# Printers



## Anita Martin (Dec 26, 2007)

Does anyone know if there is a printer available that has various paper ports for different sized labels? I get so tired of changing the paper from regular printer paper, to one size of label, then another size of label, and then yet another and another, and then back to printer paper if I remember! I'm always printing invoices on label sheets that were leftover in the printer. I'm talking about a home printer in the hundred dollar range...am I asking too much?


----------



## tmfinley (Feb 21, 2008)

I very highly doubt you'll find anything like that in the $100 range. When I was printer shopping last year I was looking at $300 - $500 machines and don't remember seeing anything like that. I can relate to being fed up with printing invoices on stinking expensive label paper though!


----------



## In it for the Bucks! (Mar 12, 2012)

See if there is a copier sales company in your neck of the woods. Here we have Les Olsen and Sharp. Usually they have outdated floor models or are willing to work with you. I have a feeling tho that Tiffany is right. But it doesn't hurt to ask. Good luck and happy hunting!!!


----------



## NubianSoaps.com (Oct 26, 2007)

Why not just make them all at once? I get my labels in and sit and make all the labels all at once. If you do this one time you also have a very good idea of what exactly one label printed on your printer costs, since I go through a whole cartridge of ink when I do this. I then file them, just like my brochures, my soap cards. This is one of the grunt jobs I pay out usually. I have been having to do a lot of grunt work lately, putting salary instead into the soap room. My invoices are still on carbonless sales order pads. Only retail stores get actual printed, letterhead invoices.


----------



## Anita Martin (Dec 26, 2007)

Uggg, I would make all the labels at once if I could, but my inventory varies so widely still. At least I'm not always waiting until the soaps are ready to be wrapped before I print labels...if I'm on top of it I print them up when I make the soap, and then can wrap as needed without having to bring up label making software. I would love to be able to even have a separate computer set up with a printer just for printing up postage and address labels for outbound orders. I don't have many sales online right this minute, but during the holiday's I can see how this would really make my life easier!


----------



## Greylady (Mar 28, 2012)

Do most of you use plain cards, glossy, color or black and white for your cards? What about waterproof labels? For lotions, scrubs and butters, I was thinking waterproof labels, haven't found any yet though. I figure the more to it the more it costs but still want an attractive product.


----------



## tmfinley (Feb 21, 2008)

onlinelabels.com have all the labels you should need - waterproof or not.


----------



## Greylady (Mar 28, 2012)

Thanks! Will check it out! dance:


----------



## Anita Martin (Dec 26, 2007)

Yeah, online labels has just about everything. Although right now I need an oval label that's just between the two sample sizes they sent me. Yes, for lotions and liquid soaps and stuff waterproof is a nice touch.


----------



## nightskyfarm (Sep 7, 2009)

Their waterproof labels are not truly waterproof for ink jet labels, the color scrapes off very easily. I don't know about laser labels, though.


----------



## In it for the Bucks! (Mar 12, 2012)

Anita, What about getting another small cheap printer. You can then assisn one for lables and one for everything else. You can hook both up to your one computer and then all you have to do is change the printer on the computer right before you print. No more changing lables or paper.


----------



## Jenny M (Nov 21, 2009)

Hey, I was thinking about that. I went to Walmart today & they have a HP Deskjet printer (just a printer - does nothing else) for $29 & it came with combo pack of cartridges (not regular size, tho). I switched to a Deskjet years ago. They make very nice labels but the cartridges are pricey. About $32 for a combo. A big color background eats up your ink. But two printers might be an option. I'm thinking I'll do that since it seems like the sheets of labels really wear out your printer after a while no matter how much you paid for it.
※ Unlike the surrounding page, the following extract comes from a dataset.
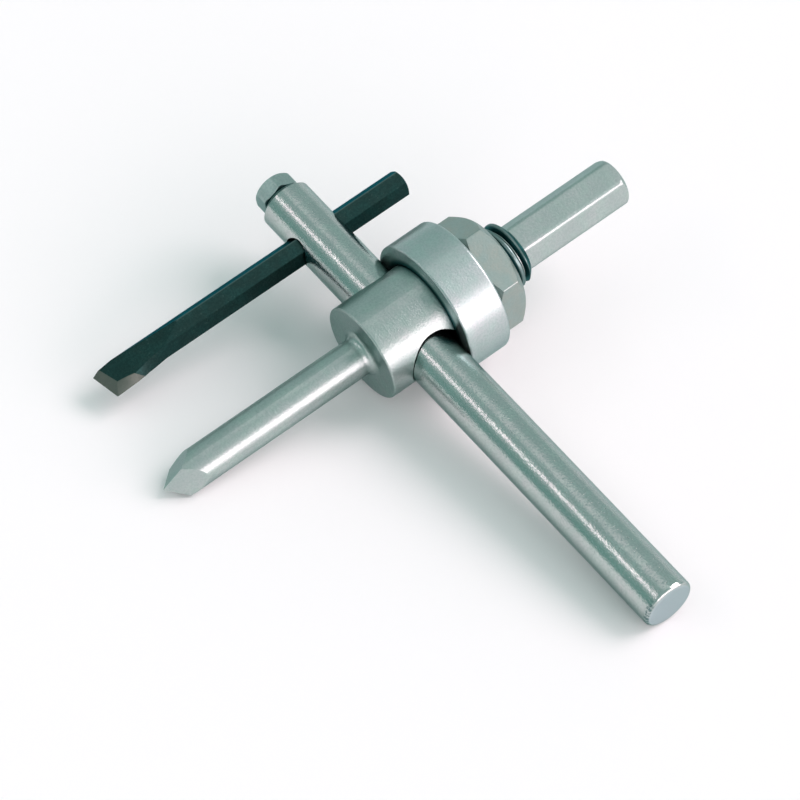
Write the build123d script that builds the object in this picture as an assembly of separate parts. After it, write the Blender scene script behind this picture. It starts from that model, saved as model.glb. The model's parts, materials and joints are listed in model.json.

I use a weatherproof label from Onlinelabels.com for my bath & culinary salts. They hold up well. I have some on jars in my house that have been in use for a couple of years at least. I think you can get the weatherproof in every size label they have. They are pricey but necessary, I think, on some products.

http://www.onlinelabels.com/OL350.htm


----------



## NubianSoaps.com (Oct 26, 2007)

I simply spray my labels with polyurethane from walmart in spray cans. I use Kraft labels, so it making it look old timey is not a problem and if it yellows you don't see it on the kraft color. I started doing this for the two conventions, everyone trying all the testers and then molesting my for sale bottles  

I use a Kodak printer, cheapest ink around. I will be buying another one for the soap room I like the one in the house that much. Vicki


----------



## tmfinley (Feb 21, 2008)

When I had an inkjet printer I sprayed my white labels with non-yellowing clear spray paint. Now I have a laser printer and am truly in love with it.


----------